Tuesday, May 05, 2009

Communal parenting

We visited some friends this weekend. It was their youngest’s 1st birthday. Other friends were there with their kids also. We have all known each other since before our kids were born. When we are together we are all equally in charge of the kids.

If the actual parent isn’t around & a child is acting up, one of the rest of us intervenes. Not just an “Oh honey I’m not sure your mommy would want you doing that.” but “Stop that! You know better!” in true parent form. Actual discipline is left to the parents but immediate intervention & correction is done by whoever is handy. And we back each other up, like parents. “If she tells you to stop it, you know you are supposed to stop it.”

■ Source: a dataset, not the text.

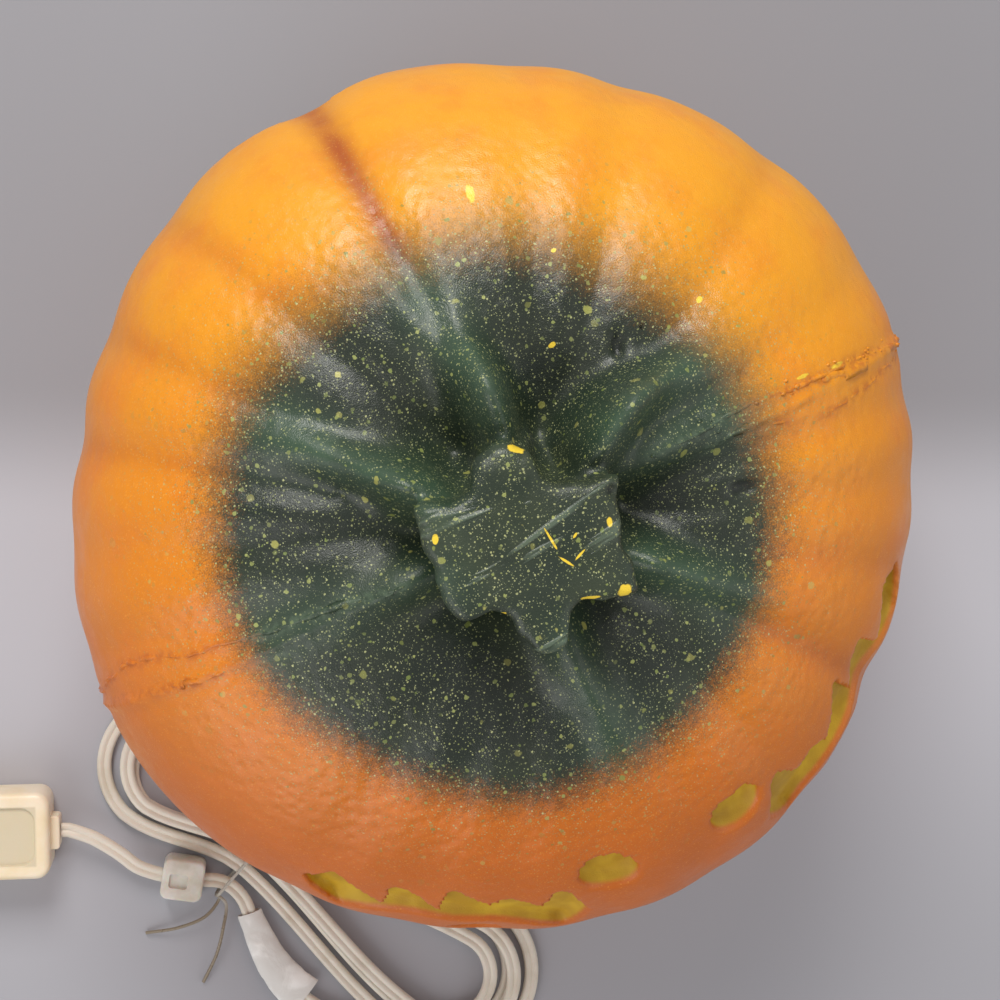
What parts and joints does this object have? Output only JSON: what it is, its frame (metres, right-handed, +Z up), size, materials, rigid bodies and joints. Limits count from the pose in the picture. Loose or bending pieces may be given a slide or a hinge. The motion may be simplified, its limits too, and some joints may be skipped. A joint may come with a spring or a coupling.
{
  "type": "light-up jack-o'-lantern",
  "caption": "Hollow moulded pumpkin with a recessed face and a cut stem, a lamp unit clipped into its back, and a bundled two-wire lead with a fused plug.",
  "frame": {"origin": "middle of the box round the pumpkin and its lamp unit, on the base it stands on", "axes": "+Z up through the stem, the face looks along -Y, the lamp opening looks along +Y, +X is its left hand"},
  "size_m": [0.3778, 0.3277, 0.2142],
  "materials": {
    "painted_foam": "sprayed orange paint on skinned foam, green round the stem",
    "white_plastic": "satin moulding",
    "spring_steel": "bare spring strip",
    "cord_vinyl": "soft ivory vinyl",
    "black_phenolic": "moulded",
    "brass": "plain",
    "solder": "dull",
    "bulb_glass": "clear",
    "filament_wire": "fine wire",
    "clear_tie": "clear coated wire",
    "label_paper": "bare coated paper",
    "clear_block": "frosted clear moulding",
    "cream_plastic": "cream moulding",
    "blade_metal": "bare",
    "fuse_glass": "clear with metal ends"
  },
  "bodies": {
    "pumpkin": {"pumpkin_shell": "painted_foam"},
    "lamp_unit": {"lamp_plate": "white_plastic", "spring_clip_left": "spring_steel", "spring_clip_right": "spring_steel", "cord_relief": "cord_vinyl", "lampholder_body": "black_phenolic", "screw_shell": "brass", "centre_contact": "brass", "shell_terminal": "brass", "cord_lead": "cord_vinyl", "cord_hank": "cord_vinyl", "cord_tail": "cord_vinyl", "twist_tie": "clear_tie", "label_tag": "label_paper", "cord_clip": "clear_block", "plug_body": "cream_plastic", "blade_live": "blade_metal", "blade_neutral": "blade_metal", "fuse_live": "fuse_glass", "fuse_neutral": "fuse_glass"},
    "bulb": {"bulb_glass": "bulb_glass", "bulb_cap": "brass", "bulb_insulator": "black_phenolic", "bulb_contact": "solder", "bulb_stem": "bulb_glass", "filament": "filament_wire"},
    "fuse_cover": {"fuse_door": "cream_plastic"}
  },
  "joints": [
    {"name": "lamp_unit_slide", "type": "slide", "parent": "pumpkin", "child": "lamp_unit", "axis": [0, 1, 0], "range_m": [0, 0.075]},
    {"name": "bulb_turn", "type": "hinge", "parent": "lamp_unit", "child": "bulb", "pos_m": [0, 0.1, 0.078], "axis": [0, 1, 0], "range_deg": [0, 1440]},
    {"name": "fuse_door_slide", "type": "slide", "parent": "lamp_unit", "child": "fuse_cover", "axis": [0, 0, 1], "range_m": [0, 0.012]}
  ]
}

It’s very relaxing actually. We can go off & talk or look at something or go do something sure in knowledge that our kids are not running wild & being menaces to others.

I feel for the kids though.

I grew up in a neighborhood just like this. My kids have eyes on them everywhere & the knowledge of immediate correction of the actions, only on certain occasions & are generally too busy having fun in the new place to notice much yet. But I had it all day,every day. There was no where to hide you wouldn’t been seen and ratted out, if not actually intervened on.

Not that we were bad kids or that our kids are bad kids, but at that age where throwing dirt at one another seems fun. Except there are rocks in that dirt and you are whipping it as hard as you can because dirt doesn't fly far. Or you have been told & told to stop swinging on the gate & even after someone gets clobbered with it you all are still swinging on the gate, because the gate is fun and he should have gotten out of the way

Intervention is needed.

But it was sort of oppressive knowing you are always being watched.

Good for the parents & good for the kids, though any of my childhood friends would admit we disagreed wholeheartedly at the time

7 comments:

._. said...

hey that's great imo :] kids need eyes on them

Kresta said...

I think that's great! You have friends you can trust to watch your kids. And your kids learn to listen to and respect other adults besides you.

Jenni said...

I love being together with people who feel comfortable correcting my kids! It is very freeing!

The Four Week Vegan said...

That is awesome. I would be getting together with those friends all the time.

Eve said...

I grew up the same way, but now I live in a big city so things are different for my kids. It makes me sad sometimes!

Creative Junkie said...

I can't wait until kids are born with a sensor thingy that automatically notifies the parents immediately upon any misbehavior.

I would have paid big money for that when my kids were little.

Aunt Becky said...

I love that. We had a neighborhood like that too. And it's sort of like that now (save for the Old Bag that hates me).